Before this race and while I was still out in CA I was excited at the prospect of my final race being B2B. It's a well-run race with a lot of local flavor and you always get to see a lot of people you know and train with so the run course is always exciting. After I got sick I still maintained some excitement as I was hoping that some forced rest might be a good thing so as race day approached I had a good attitude. On race morning, however, it became clear that my mind was not really in the game. I wasn't particularly motivated and the weather was definitely not helping. This only got worse as time went along and I was mentally checked out most of the race.
This was especially evident around mile 10 or so as I was re-passing a guy that had just passed me (the only one all day) and I moved back over to the right and ran into a cone. We were on I-140 at the time and in the left lane so were separated from traffic by some pretty large traffic cones. Luckily I didn't go down but the guy was right behind me and I heard him say "whoa!" as I recovered. He passed me as I collected myself and I couldn't make myself look at him I was so embarrassed! I realized that my brakes were rubbing so I pulled over to the left to adjust them and got back on track relatively quickly. DUMB. From that point on the story does not get any more interesting.
I don't really know how to put into words what it feels like to ride into a headwind like we were experiencing on Saturday. I think the best way to describe is to suggest going into the kitchen and grabbing a frying pan. Stand about a foot away from a wall (preferably drywall, but I suppose brick would work as well) and as you slam your head into the wall (not too hard, not too gentle, but juuuuuust right) smack your quads with the frying pan each time (being sure to alternate legs!).
This process continued virtually unabated until about mile 35. At that point we made a turn and had what might have been a soft tailwind. Dear sweet baby Jesus, it was about time. I had been taking in gels (I tried a new strategy this time: filling up a regular water bottle with 8 or so gels - much more than enough - and the rest with water, I liked it) regularly but inconspicuously absent was taking in much water. When we split from the full course the route became virtually empty and we had the blessed beginnings of a tailwind.

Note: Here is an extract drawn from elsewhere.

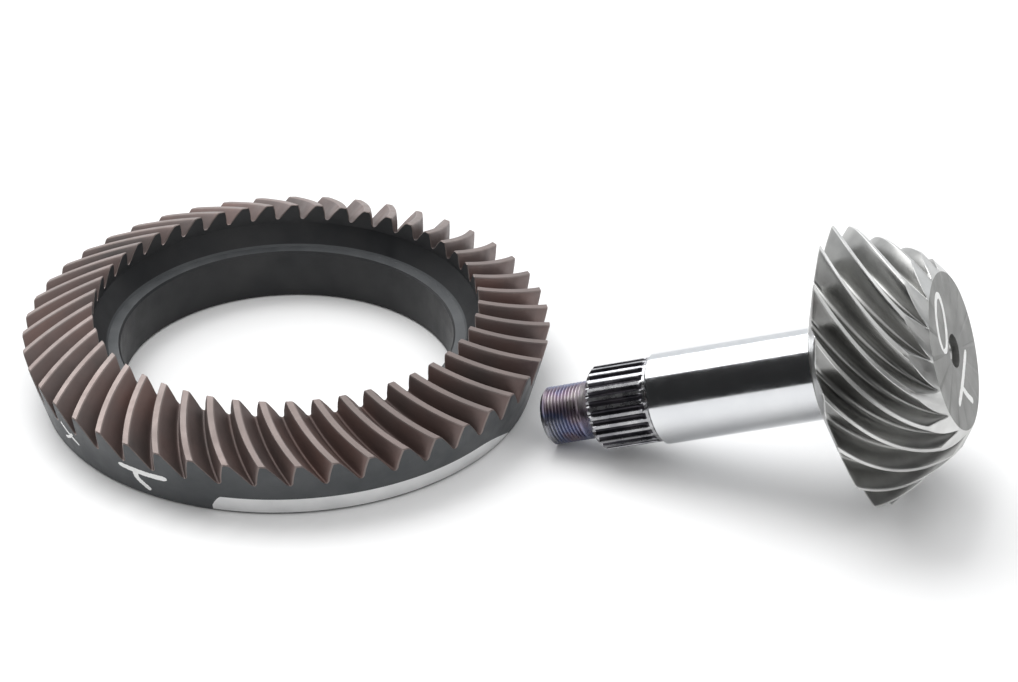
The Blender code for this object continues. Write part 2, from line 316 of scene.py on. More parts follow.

From this point on the story was much the same; at mile 40 or so we turned onto whatever that road was and it became a true tail wind although 15-20 miles of tailwind wasn't enough to make up for 35-40 of headwind. As I got closer and closer to the finish I had a very good idea of what my bike split was going to be and I was annoyed. Annoyed doesn't really begin to cut it actually. I held similar watts (almost the exact same) to New Orleans and White Lake but there were two problems with this. One was that the conditions were significantly harder (it was equally windy in NOLA but there was just as much tailwind as headwind so it evened out) and the other is that I should be able to ride much harder as I've gotten a good bit stronger over the course of the year! Oh well, 'twas not to be.
Finished up the bike and ran over the mat. End of the most difficult (mentally and physically, but mainly mentally) 56 miles I've ridden in recent memory.
T2 in 1:49
I handed my bike to a volunteer and began awkwardly running to grab my bag and head into the changing tent; I say awkwardly became it felt like I was running on stumps. My feet were completely numb! I hate that feeling. I headed into the changing tent and put on my running shoes and grabbed some gel. Not a whole lot to do so not much wasted time. It was a little slower than it should have been simply because my extremities didn't work all that well.
Run 13.1 miles in 1:29:17 (11th)
Heading out on the run I didn't feel too bad. My effort level was high but I could tell I was running pretty fast (no watch today) and I made my way up over the first overpass and headed down the hill past the first mile. I was rolling along nicely and had just past the second mile marker when my left hamstring suddenly balled up in a cramp. I pulled off to the side and immediately tried to stretch it out as much as possible. It took several attempts of stretching and trying to walk again before the hamstring agreed.
I was finally able to get going again and didn't have any more real issues with cramping. The rest of the way out to the turnaround was unremarkable and I kept a nice pace (I'd guess that excluding the cramping issue I went out in about 1:20-1:21 pace, which is what I originally hoped to run), taking in some water or heed at aid stations and a little bit of gel from my flask. About a mile past the turnaround on the way back into town I began to fade and basically slowed down the rest of the way in until the finish. The last hill was a bear to make up and going down was almost worse because my quads were so hammered that I could barely "run." Blah blah blah the finish line was closing in and I walked across the line a little disappointed but happy that the race was over. Done and done!
Total time 4:29 something; I'm too lazy to open up the results page again and stare at 7th overall and a time over 20 minutes slower than I hoped. Regardless of the outcome it was a good result all things considered. I didn't have a lot of things going in my favor and I struggled mentally and physically most of the day so I have to be pleased with 7th place, right? Anyway, last race of the year and now a nice break from any training for a week. I'll post a season recap shortly once I can focus on the big picture, which should be soon enough!